The church itself was built in 1825 to a cruciform plan, meaning it has a nave, a chancel, and two transepts forming a cross shape, constructed in coursed ashlar limestone with buttresses, hood mouldings, and a pinnacled embattled tower to the west complete with spire. The tower is two storeys and roughly four metres square. Large pointed windows with perpendicular tracery, a decorative style associated with late Gothic Revival work, light the nave and chancel, while the transepts have pointed windows set in stepped headed rebates. Between the nave and each transept, narrow angled gabled structures are set at forty-five degrees, an unusual junction solution; the south-eastern one serves as a vestry. The building is attributed to James Pain, an English-born architect who settled in Ireland and became one of the most prolific church designers of the early nineteenth century, working extensively across Munster.

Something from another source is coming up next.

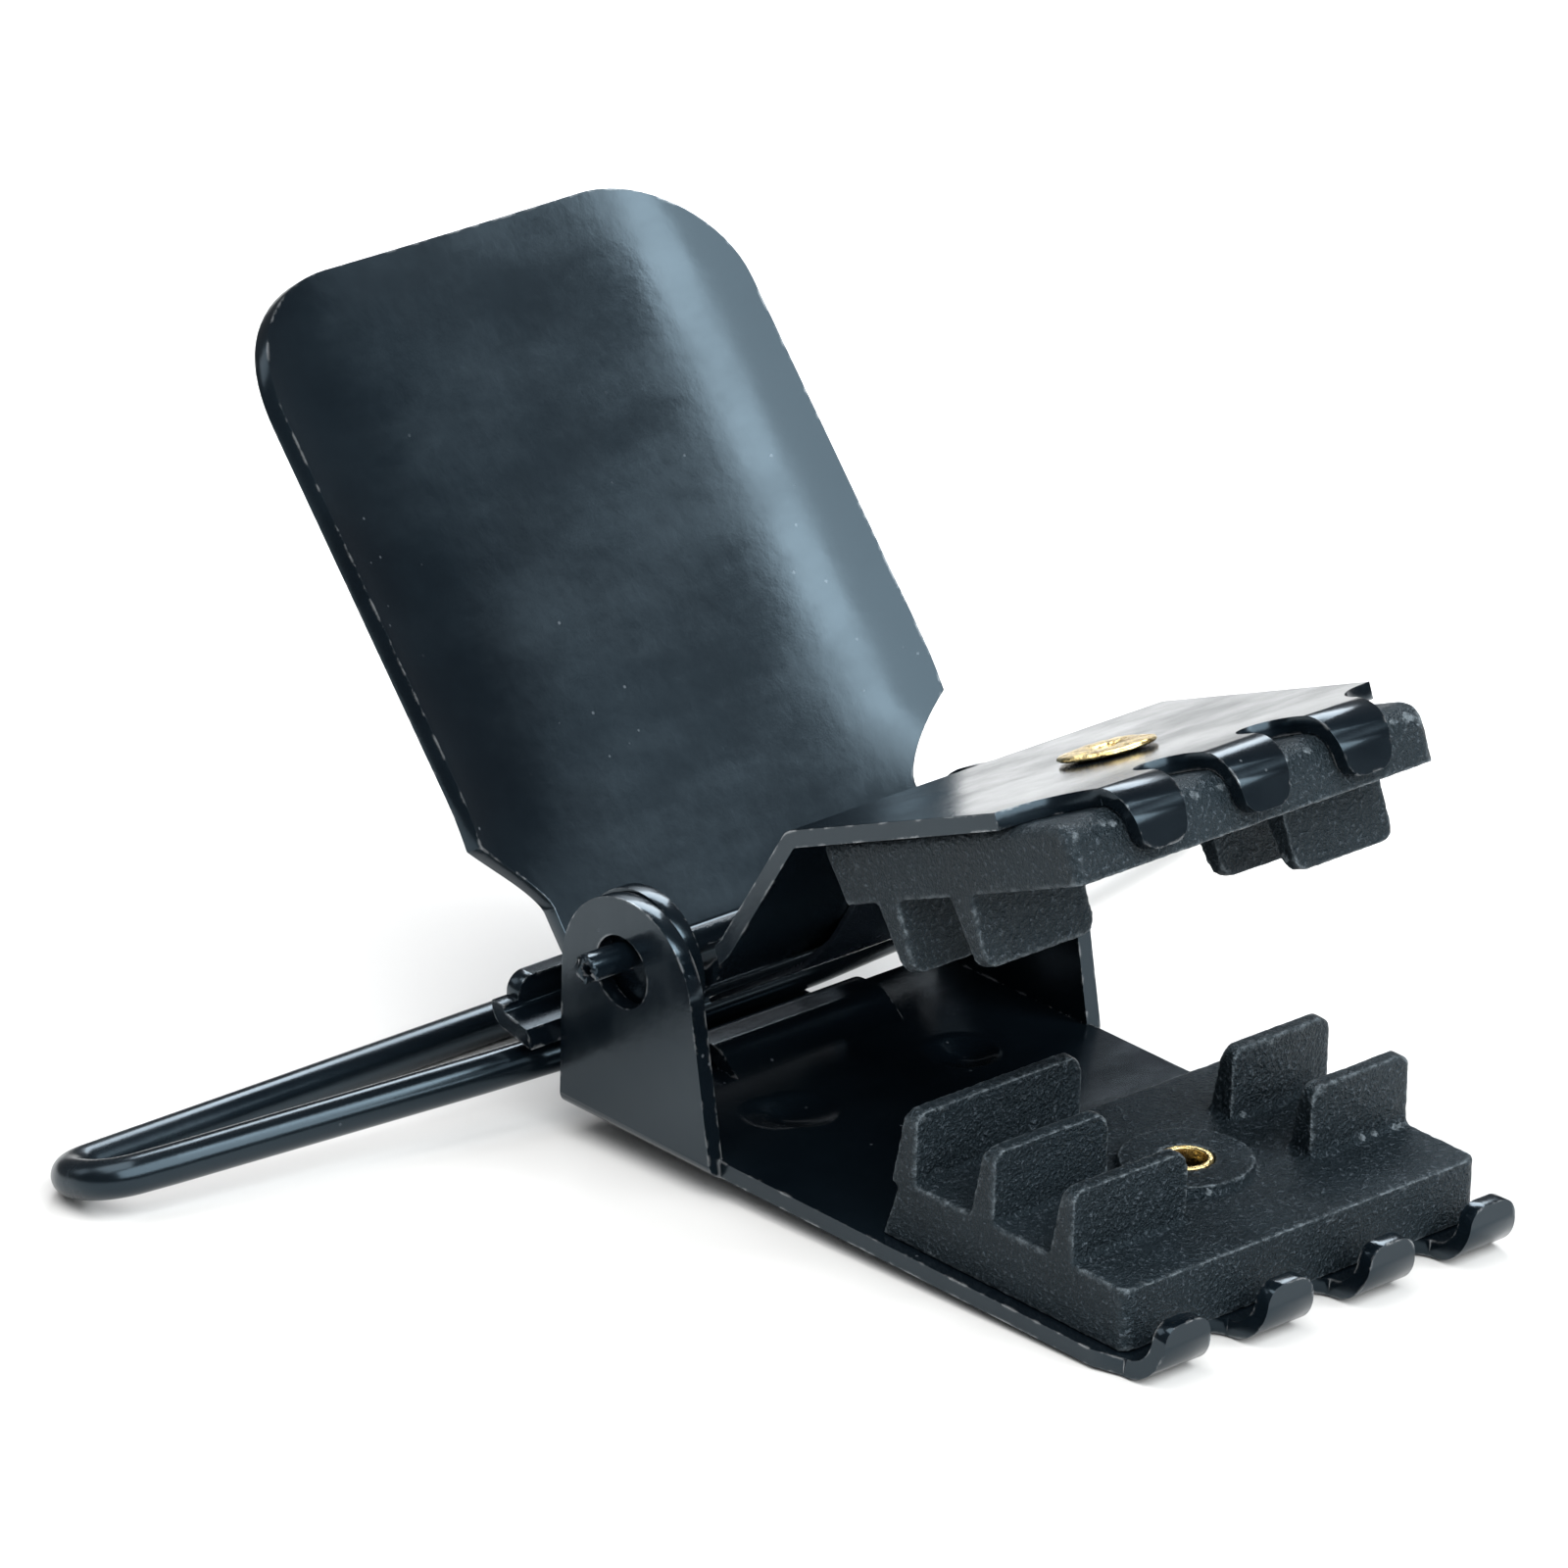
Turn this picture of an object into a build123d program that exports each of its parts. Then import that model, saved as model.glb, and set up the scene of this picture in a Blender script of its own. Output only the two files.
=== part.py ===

The church was designed to accommodate two hundred persons, and it stands on or near the site of an earlier place of worship that was, according to a source from 1694, much damaged by the wars of the preceding decades but then in the process of being repaired. Further improvements were carried out in 1882.
The graveyard surrounding the church sits atop the hill, and the borrowed stone in the transept wall offers an unexpected thread connecting this quiet Church of Ireland site to the longer, more turbulent history of religious life in North Cork.